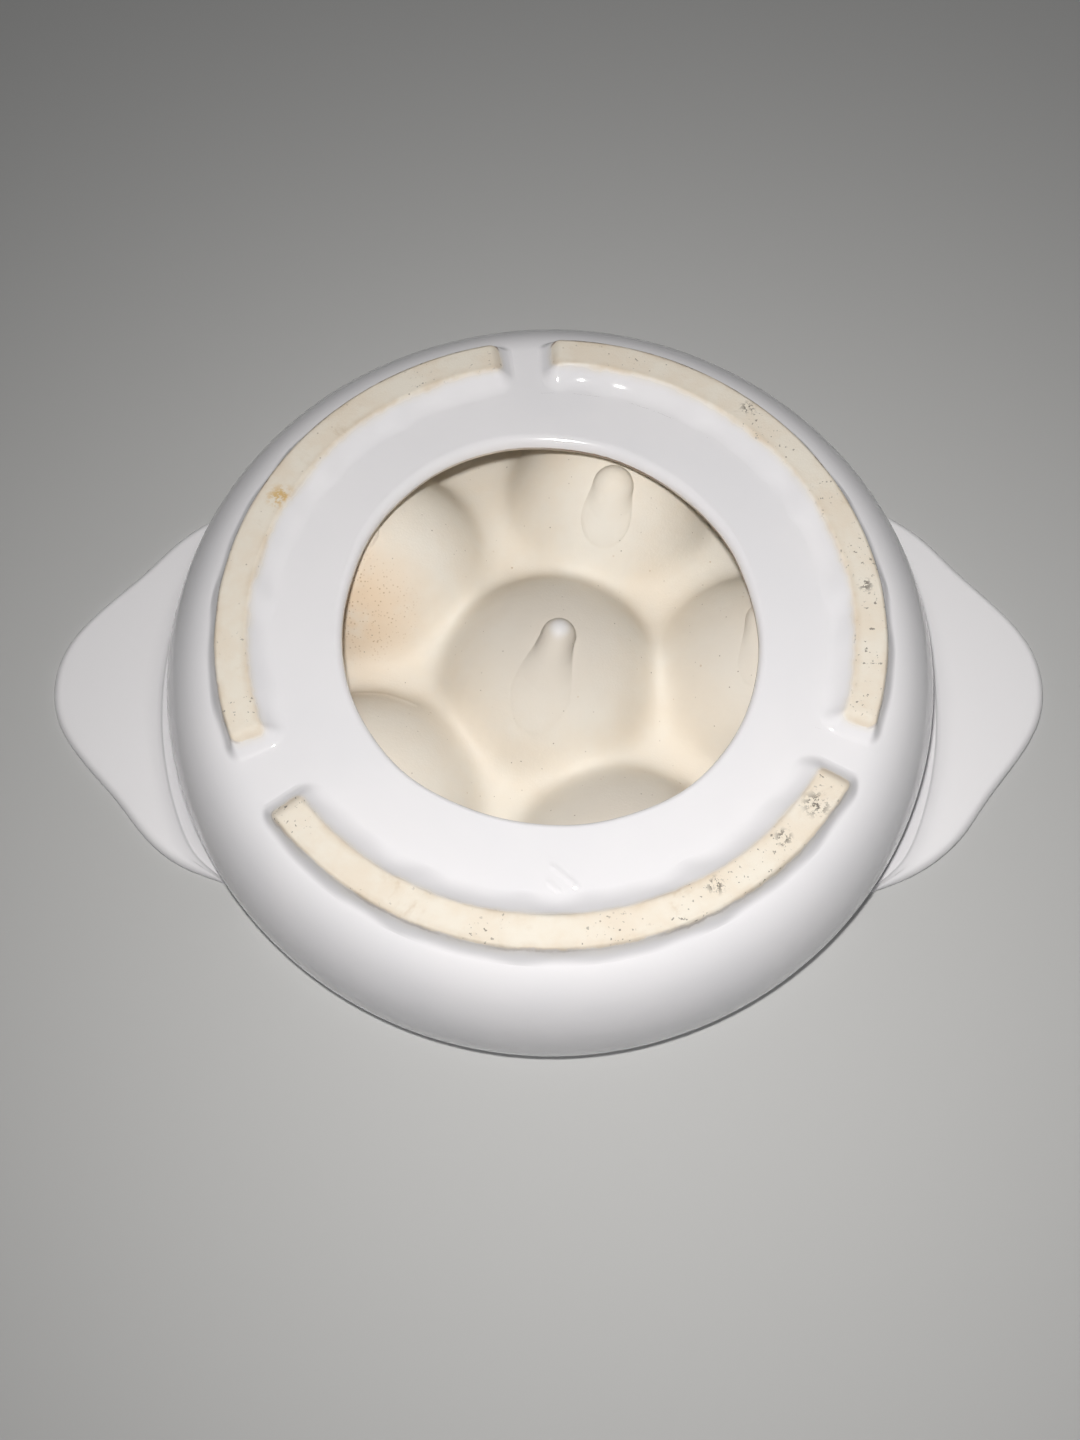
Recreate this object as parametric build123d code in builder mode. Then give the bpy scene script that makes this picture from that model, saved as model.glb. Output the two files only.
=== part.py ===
from build123d import *
import os
from math import asin, cos, degrees, radians, sin, sqrt

# Egg holder tray: a slip-cast, glazed dish with six egg wells, two lug handles and a foot in
# three arcs. Sizes are in millimetres. The tray stands on its foot at z = 0, its wells open
# upwards, and its handles lie along X. Each node is one section of the clay, and neighbouring
# sections meet face to face.

# Heights above the table
foot_height = 4.0
base_thickness = 4.0
belly_height = 32.2  # where the outer wall is widest
rim_underside = 38.5
shoulder_height = 42.0  # where the wall's curve tightens into the edge of the rim
deck_underside = 39.0
tray_height = 44.0

# Outer wall
base_radius = 77.0
belly_radius = 95.0
upper_wall_radius = 14.0  # radius of the wall's curve above the belly
wall_thickness = 4.5

# Hole in the base, trimmed by hand and slightly oval
opening_long_radius = 50.2
opening_short_radius = 48.2
opening_turn = 50.0  # direction of its long axis
opening_lip_radius = 1.8

# Foot ring, cut by three gaps
foot_outer_radius = 77.0
foot_inner_radius = 69.9
foot_root_inner_radius = 66.5
foot_edge_radius = 0.8
foot_gap_centers = [26.5, 149.0, 265.2]
foot_gap_width = 13.0

# Egg wells: one in the middle and five around it
ring_well_count = 5
ring_well_distance = 55.6
well_radius = 24.4
well_lip_radius = 2.0
well_floor = 18.9  # height of the lowest point inside a well
dome_radius = 27.9
dome_bottom = 14.9

# Drips of slip under the wells
drip_radius = 4.2
drip_length = 4.8
center_drip_offset = (1.9, -1.5)
ring_drip_offsets = [(-2.5, -6.0), (-0.5, 0.5), (0.5, 0.0), (-0.3, 3.5), (-0.9, 8.8)]

# Handles: half of each outline, from the tip to where it joins the rim. The left one is a
# little slimmer.
right_handle_outline = [
    (128.5, 0.0),
    (126.8, 9.5),
    (119.2, 21.4),
    (110.2, 31.8),
    (102.0, 41.9),
    (92.8, 49.3),
    (81.7, 55.1),
    (70.8, 59.4),
]
left_handle_outline = [
    (128.5, 0.0),
    (126.7, 9.6),
    (118.8, 21.3),
    (109.2, 31.5),
    (100.9, 41.2),
    (91.4, 48.6),
    (80.0, 54.0),
    (70.6, 59.2),
]
handle_end_angle = 44.0
handle_end_radius = 90.0
handle_sector = 45.0  # the handle keeps the stretch of rim this far each side of X
handle_edge_radius = 2.2
root_fillet_radius = 4.0
root_fillet_sector = 29.0

# Worked-out sizes
shoulder_angle = degrees(asin((shoulder_height - belly_height) / upper_wall_radius))
upper_wall_center = belly_radius - upper_wall_radius
shoulder_radius = upper_wall_center + upper_wall_radius * cos(radians(shoulder_angle))
edge_radius = (tray_height - shoulder_height) / (1 - sin(radians(shoulder_angle)))
deck_radius = shoulder_radius - edge_radius * cos(radians(shoulder_angle))
rim_start_angle = degrees(asin((rim_underside - belly_height) / upper_wall_radius))
inner_wall_radius = upper_wall_radius - wall_thickness
inner_wall_end_angle = degrees(asin((rim_underside - belly_height) / inner_wall_radius))
rim_underside_radius = upper_wall_center + upper_wall_radius * cos(radians(rim_start_angle))
inner_wall_end_radius = upper_wall_center + inner_wall_radius * cos(radians(inner_wall_end_angle))
base_top = foot_height + base_thickness
well_mouth_height = tray_height - well_lip_radius
dome_center_height = dome_bottom + dome_radius
cup_neck_radius = sqrt(dome_radius**2 - (dome_center_height - deck_underside) ** 2)
dome_end_angle = degrees(asin((dome_center_height - deck_underside) / dome_radius))


def radial_plane(angle):
    """Upright plane through the tray's axis, whose own x runs outwards at this angle."""
    a = radians(angle)
    return Plane(origin=(0, 0, 0), x_dir=(cos(a), sin(a), 0), z_dir=(sin(a), -cos(a), 0))


def upright_plane(x, y):
    """Upright plane through the point (x, y), with its own x along X."""
    return Plane(origin=(x, y, 0), x_dir=(1, 0, 0), z_dir=(0, -1, 0))


def ring_well_center(index):
    """Centre of one of the wells in the ring."""
    a = radians(index * 360 / ring_well_count)
    return ring_well_distance * cos(a), ring_well_distance * sin(a)


def save(piece, label):
    """Label a finished section and write it to its own file."""
    piece.part.label = label
    export_step(piece.part, f"parts/{label}.step")
    box = piece.part.bounding_box()
    print(f"{label}: {piece.part.volume:.0f} mm3, z {box.min.Z:.2f} to {box.max.Z:.2f}")


def make_bowl_wall():
    """Outer wall: a quarter ellipse up to the belly, then a tighter arc in to the rim."""
    rise = belly_height - foot_height
    spread = belly_radius - base_radius
    with BuildPart() as wall:
        with BuildSketch(Plane.XZ):
            with BuildLine():
                EllipticalCenterArc((base_radius, belly_height), spread, rise, 270, arc_size=90)
                CenterArc((upper_wall_center, belly_height), upper_wall_radius, 0, rim_start_angle)
                Line((rim_underside_radius, rim_underside), (inner_wall_end_radius, rim_underside))
                CenterArc(
                    (upper_wall_center, belly_height), inner_wall_radius, 0, inner_wall_end_angle
                )
                EllipticalCenterArc(
                    (base_radius, belly_height),
                    spread - wall_thickness,
                    rise - base_thickness,
                    270,
                    arc_size=90,
                )
                Line((base_radius, base_top), (base_radius, foot_height))
            make_face()
        revolve(axis=Axis.Z)
    save(wall, "bowl_wall")


def make_base_ring():
    """Flat base between the foot and the oval hole, whose lip is rounded."""
    with BuildPart() as base:
        with BuildSketch(Plane.XY.offset(foot_height)):
            Circle(base_radius)
            Ellipse(
                opening_long_radius,
                opening_short_radius,
                rotation=opening_turn,
                mode=Mode.SUBTRACT,
            )
        extrude(amount=base_thickness)
        opening_edges = base.edges().filter_by(GeomType.ELLIPSE)
        fillet(opening_edges, radius=opening_lip_radius)
    save(base, "base_ring")


def make_foot_arcs():
    """Three stretches of the foot ring, each sloping in from its root to the flat it stands on."""
    gap_count = len(foot_gap_centers)
    for index, gap_center in enumerate(foot_gap_centers):
        next_center = foot_gap_centers[(index + 1) % gap_count]
        span = (next_center - gap_center) % 360 - foot_gap_width
        with BuildPart() as arc:
            with BuildSketch(radial_plane(gap_center + foot_gap_width / 2)):
                with BuildLine():
                    Polyline(
                        (foot_inner_radius, 0),
                        (foot_outer_radius, 0),
                        (foot_outer_radius, foot_height),
                        (foot_root_inner_radius, foot_height),
                        close=True,
                    )
                make_face()
            revolve(axis=Axis.Z, revolution_arc=span)
            standing_edges = arc.faces().sort_by(Axis.Z)[0].edges()
            fillet(standing_edges, radius=foot_edge_radius)
        save(arc, f"foot_arc_{index + 1}")


def rim_section():
    """Section of the rim: the wall's curve carried up, then rounded over into the flat top."""
    with BuildSketch() as section:
        with BuildLine():
            CenterArc(
                (upper_wall_center, belly_height),
                upper_wall_radius,
                rim_start_angle,
                shoulder_angle - rim_start_angle,
            )
            CenterArc(
                (deck_radius, tray_height - edge_radius),
                edge_radius,
                shoulder_angle,
                90 - shoulder_angle,
            )
            Polyline(
                (deck_radius, tray_height),
                (deck_radius, rim_underside),
                (rim_underside_radius, rim_underside),
            )
        make_face()
    return section.face()


def make_rims():
    """The two stretches of rim between the handles."""
    for label, start in (("rim_back", handle_sector), ("rim_front", 180 + handle_sector)):
        with BuildPart() as rim:
            with BuildSketch(radial_plane(start)):
                add(rim_section())
            revolve(axis=Axis.Z, revolution_arc=180 - 2 * handle_sector)
        save(rim, label)


def make_handles():
    """Flat lug handles, flush with the top, with a concave fillet under their roots."""
    end = radians(handle_end_angle)
    end_point = (handle_end_radius * cos(end), handle_end_radius * sin(end))
    fillet_center_height = rim_underside - root_fillet_radius
    reach = upper_wall_radius + root_fillet_radius
    touch_angle = degrees(asin((fillet_center_height - belly_height) / reach))
    fillet_center = (upper_wall_center + reach * cos(radians(touch_angle)), fillet_center_height)
    handles = (("handle_right", 1, right_handle_outline), ("handle_left", -1, left_handle_outline))
    for label, side, half_outline in handles:
        facing = 90 - 90 * side
        outline = half_outline + [end_point]
        other_half = [(x, -y) for x, y in reversed(outline)]
        with BuildPart() as handle:
            top_plane = Plane(origin=(0, 0, rim_underside), x_dir=(side, 0, 0), z_dir=(0, 0, 1))
            with BuildSketch(top_plane):
                with BuildLine():
                    Spline(
                        *other_half[:-1],
                        *outline,
                        tangents=[(sin(end), cos(end)), (-sin(end), cos(end))],
                    )
                    Polyline(end_point, (0, 0), other_half[0])
                make_face()
            extrude(amount=tray_height - rim_underside)
            outline_edges = handle.edges().filter_by(GeomType.BSPLINE)
            fillet(outline_edges, radius=handle_edge_radius)
            with BuildSketch(radial_plane(facing - handle_sector)):
                add(rim_section())
            revolve(axis=Axis.Z, revolution_arc=2 * handle_sector)
            with BuildSketch(radial_plane(facing - root_fillet_sector)):
                with BuildLine():
                    CenterArc(
                        (upper_wall_center, belly_height),
                        upper_wall_radius,
                        touch_angle,
                        rim_start_angle - touch_angle,
                    )
                    CenterArc(fillet_center, root_fillet_radius, 90, 90 + touch_angle)
                    Line((rim_underside_radius, rim_underside), (fillet_center[0], rim_underside))
                make_face()
            revolve(axis=Axis.Z, revolution_arc=2 * root_fillet_sector)
            with BuildSketch(Plane.XY.offset(rim_underside)):
                Circle(deck_radius)
            extrude(amount=tray_height - rim_underside, mode=Mode.SUBTRACT)
        save(handle, label)


def make_well_deck():
    """Flat top plate, with a hole for each cup."""
    centers = [(0, 0)] + [ring_well_center(i) for i in range(ring_well_count)]
    with BuildPart() as deck:
        with BuildSketch(Plane.XY.offset(deck_underside)):
            Circle(deck_radius)
            with Locations(*centers):
                Circle(cup_neck_radius, mode=Mode.SUBTRACT)
        extrude(amount=tray_height - deck_underside)
    save(deck, "well_deck")


def make_egg_well(center, label):
    """One cup: a round-bottomed well with a rolled mouth, and a dome underneath."""
    with BuildPart() as cup:
        with BuildSketch(upright_plane(*center)):
            with BuildLine():
                CenterArc((0, dome_center_height), dome_radius, 270, 90 - dome_end_angle)
                Polyline(
                    (cup_neck_radius, deck_underside),
                    (cup_neck_radius, tray_height),
                    (well_radius + well_lip_radius, tray_height),
                )
                CenterArc(
                    (well_radius + well_lip_radius, well_mouth_height), well_lip_radius, 90, 90
                )
                EllipticalCenterArc(
                    (0, well_mouth_height),
                    well_radius,
                    well_mouth_height - well_floor,
                    270,
                    arc_size=90,
                )
                Line((0, well_floor), (0, dome_bottom))
            make_face()
        revolve(axis=Axis((*center, 0), (0, 0, 1)))
    save(cup, label)


def make_slip_drip(well_center, offset, label):
    """A frozen drip under one cup: a blunt cone that grows out of the dome."""
    x = well_center[0] + offset[0]
    y = well_center[1] + offset[1]
    off_axis = sqrt(offset[0] ** 2 + offset[1] ** 2)
    surface = dome_center_height - sqrt(dome_radius**2 - off_axis**2)
    tip = surface - drip_length
    root = surface + drip_radius
    with BuildPart() as drip:
        with BuildSketch(upright_plane(x, y)):
            with BuildLine():
                EllipticalCenterArc((0, root), drip_radius, root - tip, 270, arc_size=90)
                Polyline((drip_radius, root), (0, root), (0, tip))
            make_face()
        revolve(axis=Axis((x, y, 0), (0, 0, 1)))
        with Locations((*well_center, dome_center_height)):
            Sphere(dome_radius, rotation=(90, 0, 0), mode=Mode.SUBTRACT)
    save(drip, label)


def make_wells():
    """The cups and the drips under them."""
    make_egg_well((0, 0), "egg_well_center")
    make_slip_drip((0, 0), center_drip_offset, "slip_drip_center")
    for index in range(ring_well_count):
        center = ring_well_center(index)
        make_egg_well(center, f"egg_well_{index + 1}")
        make_slip_drip(center, ring_drip_offsets[index], f"slip_drip_{index + 1}")


os.makedirs("parts", exist_ok=True)
make_bowl_wall()
make_base_ring()
make_foot_arcs()
make_rims()
make_handles()
make_well_deck()
make_wells()
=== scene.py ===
import math

import bpy
import numpy as np
from mathutils import Matrix, Vector
from mathutils.geometry import delaunay_2d_cdt


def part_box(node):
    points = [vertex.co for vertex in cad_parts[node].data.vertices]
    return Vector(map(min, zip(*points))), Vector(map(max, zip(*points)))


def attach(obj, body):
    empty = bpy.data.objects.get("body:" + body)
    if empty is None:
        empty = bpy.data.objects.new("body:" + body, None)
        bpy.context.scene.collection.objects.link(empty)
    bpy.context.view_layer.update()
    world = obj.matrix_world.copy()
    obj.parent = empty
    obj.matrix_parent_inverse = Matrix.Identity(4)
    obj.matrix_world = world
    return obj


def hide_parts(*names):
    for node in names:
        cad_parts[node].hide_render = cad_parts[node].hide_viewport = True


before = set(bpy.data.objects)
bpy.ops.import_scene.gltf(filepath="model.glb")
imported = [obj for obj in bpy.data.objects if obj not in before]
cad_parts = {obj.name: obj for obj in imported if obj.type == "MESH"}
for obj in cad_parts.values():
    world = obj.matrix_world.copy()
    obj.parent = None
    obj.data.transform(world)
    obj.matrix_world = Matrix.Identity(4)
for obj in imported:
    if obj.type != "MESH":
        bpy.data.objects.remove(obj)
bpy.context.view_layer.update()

# The tray is one piece of glazed clay. Every section is rebuilt here as a fine closed mesh that
# meets its neighbours exactly, so that the glaze runs on over the joins. Sizes are in millimetres
# in the row frame, feet at z = 0 and wells opening upwards, and MM turns them into metres.
MM = 0.001


def node_box(node):
    """Lowest and highest corner of a CAD node, in millimetres."""
    low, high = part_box(node)
    return np.array(low) / MM, np.array(high) / MM


# Sizes that the frame gives
base_under = node_box("base_ring")[0][2]
base_top = node_box("base_ring")[1][2]
base_radius = node_box("base_ring")[1][0]
belly_radius = node_box("bowl_wall")[1].max(initial=0, where=[True, True, False])
rim_under = node_box("rim_back")[0][2]
deck_under = node_box("well_deck")[0][2]
deck_radius = node_box("well_deck")[1][0]
tray_height = node_box("well_deck")[1][2]
dome_bottom = node_box("egg_well_center")[0][2]
ring_distance = float(np.mean([box[0] for box in node_box("egg_well_1")]))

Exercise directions
Start at the line with "tip = surface - drip_length", stop at the line with "obj.matrix_parent_inverse = Matrix.Identity(4)", and return every line in that stretch exactly, those two included.

Result of this exercise
    tip = surface - drip_length
    root = surface + drip_radius
    with BuildPart() as drip:
        with BuildSketch(upright_plane(x, y)):
            with BuildLine():
                EllipticalCenterArc((0, root), drip_radius, root - tip, 270, arc_size=90)
                Polyline((drip_radius, root), (0, root), (0, tip))
            make_face()
        revolve(axis=Axis((x, y, 0), (0, 0, 1)))
        with Locations((*well_center, dome_center_height)):
            Sphere(dome_radius, rotation=(90, 0, 0), mode=Mode.SUBTRACT)
    save(drip, label)


def make_wells():
    """The cups and the drips under them."""
    make_egg_well((0, 0), "egg_well_center")
    make_slip_drip((0, 0), center_drip_offset, "slip_drip_center")
    for index in range(ring_well_count):
        center = ring_well_center(index)
        make_egg_well(center, f"egg_well_{index + 1}")
        make_slip_drip(center, ring_drip_offsets[index], f"slip_drip_{index + 1}")


os.makedirs("parts", exist_ok=True)
make_bowl_wall()
make_base_ring()
make_foot_arcs()
make_rims()
make_handles()
make_well_deck()
make_wells()
=== scene.py ===
import math

import bpy
import numpy as np
from mathutils import Matrix, Vector
from mathutils.geometry import delaunay_2d_cdt


def part_box(node):
    points = [vertex.co for vertex in cad_parts[node].data.vertices]
    return Vector(map(min, zip(*points))), Vector(map(max, zip(*points)))


def attach(obj, body):
    empty = bpy.data.objects.get("body:" + body)
    if empty is None:
        empty = bpy.data.objects.new("body:" + body, None)
        bpy.context.scene.collection.objects.link(empty)
    bpy.context.view_layer.update()
    world = obj.matrix_world.copy()
    obj.parent = empty
    obj.matrix_parent_inverse = Matrix.Identity(4)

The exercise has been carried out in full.